20 Bananas walk into a bar

Descartes walks into a bar and orders a tequila sunrise. The bartender looks at him for a moment and says "Wouldn't you like something a bit more manly?" Descartes says "I think not!" and disappears in a puff of logic.

A latin professor walks into a bar sits down and says "I'd like a martinus." The bartender says "Don't you mean a martini?" The professor says "No, I only want one damnit!"
 
A seal walks into a club...
 
A gymnast walks on a bar...
 
A man walks into a pub. Ouch! It was an iron pub! I mean, an iron bar!
 
A horse, a crocodile and Barbara Streisand walk into a bar.

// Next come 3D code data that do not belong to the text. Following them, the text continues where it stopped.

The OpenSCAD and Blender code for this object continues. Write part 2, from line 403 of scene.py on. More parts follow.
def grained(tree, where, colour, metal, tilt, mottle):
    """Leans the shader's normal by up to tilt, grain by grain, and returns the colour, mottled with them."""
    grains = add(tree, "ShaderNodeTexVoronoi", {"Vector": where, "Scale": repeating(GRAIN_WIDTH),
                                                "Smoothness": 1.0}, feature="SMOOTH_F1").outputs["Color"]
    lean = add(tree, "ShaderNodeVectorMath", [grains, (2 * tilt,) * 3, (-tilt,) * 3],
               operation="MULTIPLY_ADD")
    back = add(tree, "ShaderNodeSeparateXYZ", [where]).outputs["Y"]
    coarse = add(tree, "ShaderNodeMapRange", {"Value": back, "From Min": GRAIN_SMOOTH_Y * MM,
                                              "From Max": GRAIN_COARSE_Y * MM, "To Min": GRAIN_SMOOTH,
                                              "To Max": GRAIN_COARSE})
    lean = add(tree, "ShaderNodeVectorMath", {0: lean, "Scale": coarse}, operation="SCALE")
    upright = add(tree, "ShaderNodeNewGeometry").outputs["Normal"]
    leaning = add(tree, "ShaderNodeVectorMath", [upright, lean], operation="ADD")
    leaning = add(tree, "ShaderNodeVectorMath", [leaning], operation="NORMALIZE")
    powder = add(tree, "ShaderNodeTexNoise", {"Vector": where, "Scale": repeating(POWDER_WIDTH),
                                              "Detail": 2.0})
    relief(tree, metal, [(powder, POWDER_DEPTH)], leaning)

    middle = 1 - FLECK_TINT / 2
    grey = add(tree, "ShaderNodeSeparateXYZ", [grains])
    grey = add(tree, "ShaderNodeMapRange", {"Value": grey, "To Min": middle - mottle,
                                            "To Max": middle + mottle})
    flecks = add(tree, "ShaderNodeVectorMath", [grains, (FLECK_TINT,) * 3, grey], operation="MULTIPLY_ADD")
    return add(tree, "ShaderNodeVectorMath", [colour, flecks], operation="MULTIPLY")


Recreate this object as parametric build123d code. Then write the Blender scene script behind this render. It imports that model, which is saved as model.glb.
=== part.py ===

The barman asks: "Hey, why the long faces?"
 
A man walks into a bar.

A man walks out of the bar.

A man walks into a bar.

A man walks out of the bar.

A man walks into a bar.

A man walks out of the bar.
A man walks into a bar.

A man walks out of the bar.
A man walks into a bar.

A man walks out of the bar.
A man walks into a bar.

A man walks out of the bar.
A man walks into a bar.

A man walks out of the bar.
 
A suicide bomber walks into a bar...
 
A Warrior runs into a club...
Spoiler :
..."There that thing is!"


A banana walks into a bar...
Spoiler :
...and is promptly chopped up for use in a specialty drink


A clumsy person walks into a bar...
Spoiler :
Reels back from hitting his head on the bar, slips on the banana peel, and is robbed of all his cash by the Warrior, who has realized that the time has come to become an Infantry, but can't afford a rifle.
 
A soldier fires a BAR...
 
Wow! A bullet-dodging banana! Now if we can use them as some kind of fuel source... I'VE GOT IT! WE CAN EAT THEM!!!